◆ **THE TASK**
The listing below is to be output in its exact form.

◆ **PROVIDED MATERIAL**

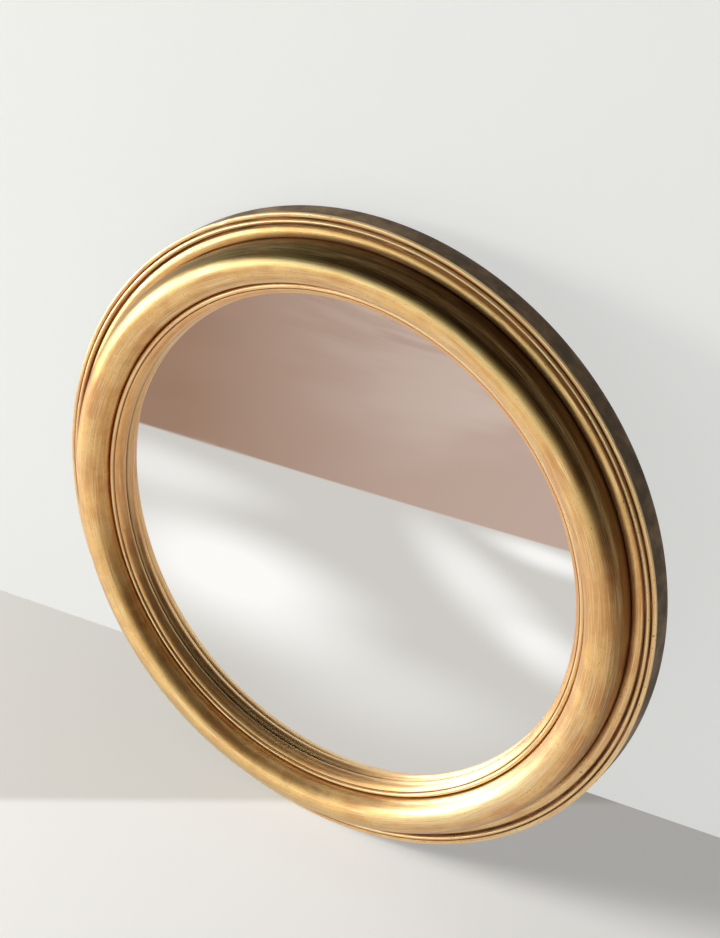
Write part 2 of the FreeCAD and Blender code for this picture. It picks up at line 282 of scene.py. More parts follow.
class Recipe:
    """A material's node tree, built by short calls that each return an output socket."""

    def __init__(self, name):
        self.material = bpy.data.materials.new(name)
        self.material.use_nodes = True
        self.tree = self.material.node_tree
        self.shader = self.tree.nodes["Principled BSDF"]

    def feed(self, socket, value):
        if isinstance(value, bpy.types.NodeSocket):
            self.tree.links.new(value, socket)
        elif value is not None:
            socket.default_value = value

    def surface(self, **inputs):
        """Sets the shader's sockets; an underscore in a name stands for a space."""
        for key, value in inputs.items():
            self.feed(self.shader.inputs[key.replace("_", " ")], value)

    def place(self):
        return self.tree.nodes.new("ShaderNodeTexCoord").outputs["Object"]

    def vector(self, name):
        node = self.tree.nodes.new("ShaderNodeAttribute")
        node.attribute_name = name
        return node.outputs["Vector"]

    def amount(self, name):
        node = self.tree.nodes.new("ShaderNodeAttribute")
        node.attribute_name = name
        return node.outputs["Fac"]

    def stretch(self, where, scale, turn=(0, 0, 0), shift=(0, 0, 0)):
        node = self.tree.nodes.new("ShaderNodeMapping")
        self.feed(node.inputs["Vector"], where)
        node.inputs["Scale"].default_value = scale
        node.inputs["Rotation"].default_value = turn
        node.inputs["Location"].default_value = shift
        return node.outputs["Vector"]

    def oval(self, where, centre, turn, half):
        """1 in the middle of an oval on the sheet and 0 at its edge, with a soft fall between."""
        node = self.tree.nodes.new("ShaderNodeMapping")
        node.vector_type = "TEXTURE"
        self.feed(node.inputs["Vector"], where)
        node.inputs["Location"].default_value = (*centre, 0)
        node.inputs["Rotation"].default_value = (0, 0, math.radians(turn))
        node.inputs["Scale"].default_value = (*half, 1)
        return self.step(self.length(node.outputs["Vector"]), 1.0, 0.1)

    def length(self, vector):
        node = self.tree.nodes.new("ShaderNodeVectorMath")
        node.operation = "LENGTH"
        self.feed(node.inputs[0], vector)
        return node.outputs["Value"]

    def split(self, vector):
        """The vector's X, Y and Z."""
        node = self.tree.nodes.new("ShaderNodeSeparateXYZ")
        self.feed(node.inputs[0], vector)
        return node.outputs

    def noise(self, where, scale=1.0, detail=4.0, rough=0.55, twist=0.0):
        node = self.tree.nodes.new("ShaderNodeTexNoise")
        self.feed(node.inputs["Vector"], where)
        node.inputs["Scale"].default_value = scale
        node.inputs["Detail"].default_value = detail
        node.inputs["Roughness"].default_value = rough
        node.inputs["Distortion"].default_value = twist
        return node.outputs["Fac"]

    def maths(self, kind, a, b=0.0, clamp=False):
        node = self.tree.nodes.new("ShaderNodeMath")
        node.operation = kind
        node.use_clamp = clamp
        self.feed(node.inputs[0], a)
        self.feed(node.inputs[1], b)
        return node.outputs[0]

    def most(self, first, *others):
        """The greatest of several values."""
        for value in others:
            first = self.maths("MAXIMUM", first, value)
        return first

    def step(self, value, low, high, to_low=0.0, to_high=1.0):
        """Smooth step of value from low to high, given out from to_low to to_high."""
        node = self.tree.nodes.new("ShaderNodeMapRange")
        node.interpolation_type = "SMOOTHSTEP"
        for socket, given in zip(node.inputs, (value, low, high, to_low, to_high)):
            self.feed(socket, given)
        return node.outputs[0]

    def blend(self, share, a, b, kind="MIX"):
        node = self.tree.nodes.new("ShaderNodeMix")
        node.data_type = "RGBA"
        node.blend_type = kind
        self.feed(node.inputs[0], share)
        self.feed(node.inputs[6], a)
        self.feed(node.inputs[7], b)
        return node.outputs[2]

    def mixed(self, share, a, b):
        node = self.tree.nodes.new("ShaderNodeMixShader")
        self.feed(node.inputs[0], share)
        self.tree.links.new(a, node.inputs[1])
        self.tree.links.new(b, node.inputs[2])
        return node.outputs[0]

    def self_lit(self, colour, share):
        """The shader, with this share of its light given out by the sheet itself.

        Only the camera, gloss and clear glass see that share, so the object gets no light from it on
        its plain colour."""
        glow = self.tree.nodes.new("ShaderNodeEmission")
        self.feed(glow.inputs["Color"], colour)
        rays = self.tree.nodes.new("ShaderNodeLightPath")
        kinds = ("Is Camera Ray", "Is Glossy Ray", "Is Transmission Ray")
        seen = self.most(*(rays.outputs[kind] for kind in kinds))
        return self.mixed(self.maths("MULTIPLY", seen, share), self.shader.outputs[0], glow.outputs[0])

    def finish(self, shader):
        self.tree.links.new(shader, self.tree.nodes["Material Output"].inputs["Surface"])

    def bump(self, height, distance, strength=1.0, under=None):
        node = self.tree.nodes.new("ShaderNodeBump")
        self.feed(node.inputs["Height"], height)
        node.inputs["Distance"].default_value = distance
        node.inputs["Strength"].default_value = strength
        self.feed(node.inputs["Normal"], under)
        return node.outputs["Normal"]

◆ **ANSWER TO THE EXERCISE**
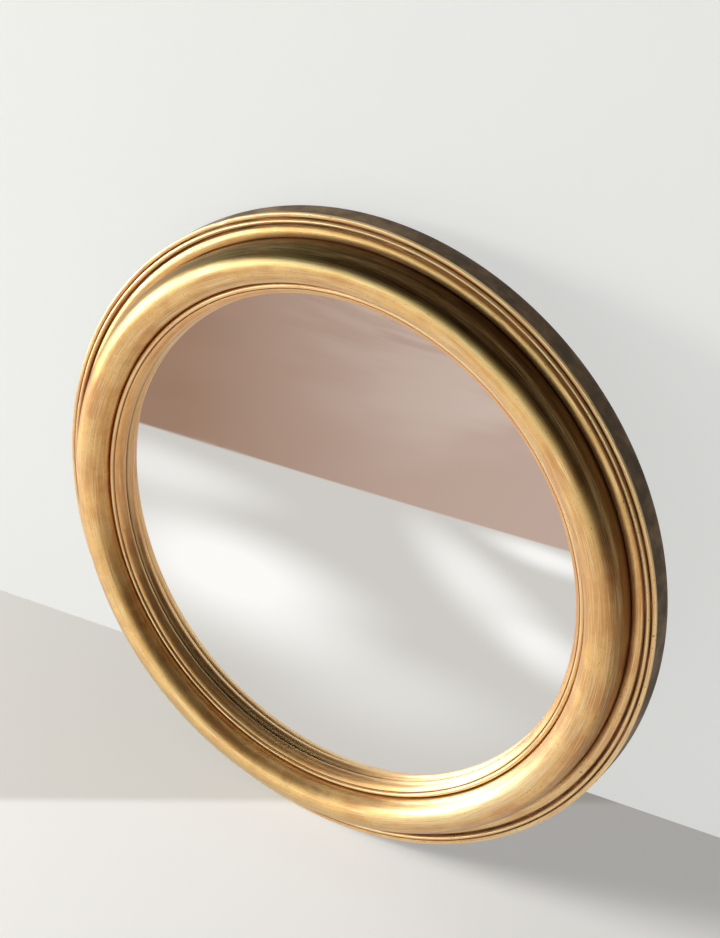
Write part 2 of the FreeCAD and Blender code for this picture. It picks up at line 282 of scene.py. More parts follow.
class Recipe:
    """A material's node tree, built by short calls that each return an output socket."""

    def __init__(self, name):
        self.material = bpy.data.materials.new(name)
        self.material.use_nodes = True
        self.tree = self.material.node_tree
        self.shader = self.tree.nodes["Principled BSDF"]

    def feed(self, socket, value):
        if isinstance(value, bpy.types.NodeSocket):
            self.tree.links.new(value, socket)
        elif value is not None:
            socket.default_value = value

    def surface(self, **inputs):
        """Sets the shader's sockets; an underscore in a name stands for a space."""
        for key, value in inputs.items():
            self.feed(self.shader.inputs[key.replace("_", " ")], value)

    def place(self):
        return self.tree.nodes.new("ShaderNodeTexCoord").outputs["Object"]

    def vector(self, name):
        node = self.tree.nodes.new("ShaderNodeAttribute")
        node.attribute_name = name
        return node.outputs["Vector"]

    def amount(self, name):
        node = self.tree.nodes.new("ShaderNodeAttribute")
        node.attribute_name = name
        return node.outputs["Fac"]

    def stretch(self, where, scale, turn=(0, 0, 0), shift=(0, 0, 0)):
        node = self.tree.nodes.new("ShaderNodeMapping")
        self.feed(node.inputs["Vector"], where)
        node.inputs["Scale"].default_value = scale
        node.inputs["Rotation"].default_value = turn
        node.inputs["Location"].default_value = shift
        return node.outputs["Vector"]

    def oval(self, where, centre, turn, half):
        """1 in the middle of an oval on the sheet and 0 at its edge, with a soft fall between."""
        node = self.tree.nodes.new("ShaderNodeMapping")
        node.vector_type = "TEXTURE"
        self.feed(node.inputs["Vector"], where)
        node.inputs["Location"].default_value = (*centre, 0)
        node.inputs["Rotation"].default_value = (0, 0, math.radians(turn))
        node.inputs["Scale"].default_value = (*half, 1)
        return self.step(self.length(node.outputs["Vector"]), 1.0, 0.1)

    def length(self, vector):
        node = self.tree.nodes.new("ShaderNodeVectorMath")
        node.operation = "LENGTH"
        self.feed(node.inputs[0], vector)
        return node.outputs["Value"]

    def split(self, vector):
        """The vector's X, Y and Z."""
        node = self.tree.nodes.new("ShaderNodeSeparateXYZ")
        self.feed(node.inputs[0], vector)
        return node.outputs

    def noise(self, where, scale=1.0, detail=4.0, rough=0.55, twist=0.0):
        node = self.tree.nodes.new("ShaderNodeTexNoise")
        self.feed(node.inputs["Vector"], where)
        node.inputs["Scale"].default_value = scale
        node.inputs["Detail"].default_value = detail
        node.inputs["Roughness"].default_value = rough
        node.inputs["Distortion"].default_value = twist
        return node.outputs["Fac"]

    def maths(self, kind, a, b=0.0, clamp=False):
        node = self.tree.nodes.new("ShaderNodeMath")
        node.operation = kind
        node.use_clamp = clamp
        self.feed(node.inputs[0], a)
        self.feed(node.inputs[1], b)
        return node.outputs[0]

    def most(self, first, *others):
        """The greatest of several values."""
        for value in others:
            first = self.maths("MAXIMUM", first, value)
        return first

    def step(self, value, low, high, to_low=0.0, to_high=1.0):
        """Smooth step of value from low to high, given out from to_low to to_high."""
        node = self.tree.nodes.new("ShaderNodeMapRange")
        node.interpolation_type = "SMOOTHSTEP"
        for socket, given in zip(node.inputs, (value, low, high, to_low, to_high)):
            self.feed(socket, given)
        return node.outputs[0]

    def blend(self, share, a, b, kind="MIX"):
        node = self.tree.nodes.new("ShaderNodeMix")
        node.data_type = "RGBA"
        node.blend_type = kind
        self.feed(node.inputs[0], share)
        self.feed(node.inputs[6], a)
        self.feed(node.inputs[7], b)
        return node.outputs[2]

    def mixed(self, share, a, b):
        node = self.tree.nodes.new("ShaderNodeMixShader")
        self.feed(node.inputs[0], share)
        self.tree.links.new(a, node.inputs[1])
        self.tree.links.new(b, node.inputs[2])
        return node.outputs[0]

    def self_lit(self, colour, share):
        """The shader, with this share of its light given out by the sheet itself.

        Only the camera, gloss and clear glass see that share, so the object gets no light from it on
        its plain colour."""
        glow = self.tree.nodes.new("ShaderNodeEmission")
        self.feed(glow.inputs["Color"], colour)
        rays = self.tree.nodes.new("ShaderNodeLightPath")
        kinds = ("Is Camera Ray", "Is Glossy Ray", "Is Transmission Ray")
        seen = self.most(*(rays.outputs[kind] for kind in kinds))
        return self.mixed(self.maths("MULTIPLY", seen, share), self.shader.outputs[0], glow.outputs[0])

    def finish(self, shader):
        self.tree.links.new(shader, self.tree.nodes["Material Output"].inputs["Surface"])

    def bump(self, height, distance, strength=1.0, under=None):
        node = self.tree.nodes.new("ShaderNodeBump")
        self.feed(node.inputs["Height"], height)
        node.inputs["Distance"].default_value = distance
        node.inputs["Strength"].default_value = strength
        self.feed(node.inputs["Normal"], under)
        return node.outputs["Normal"]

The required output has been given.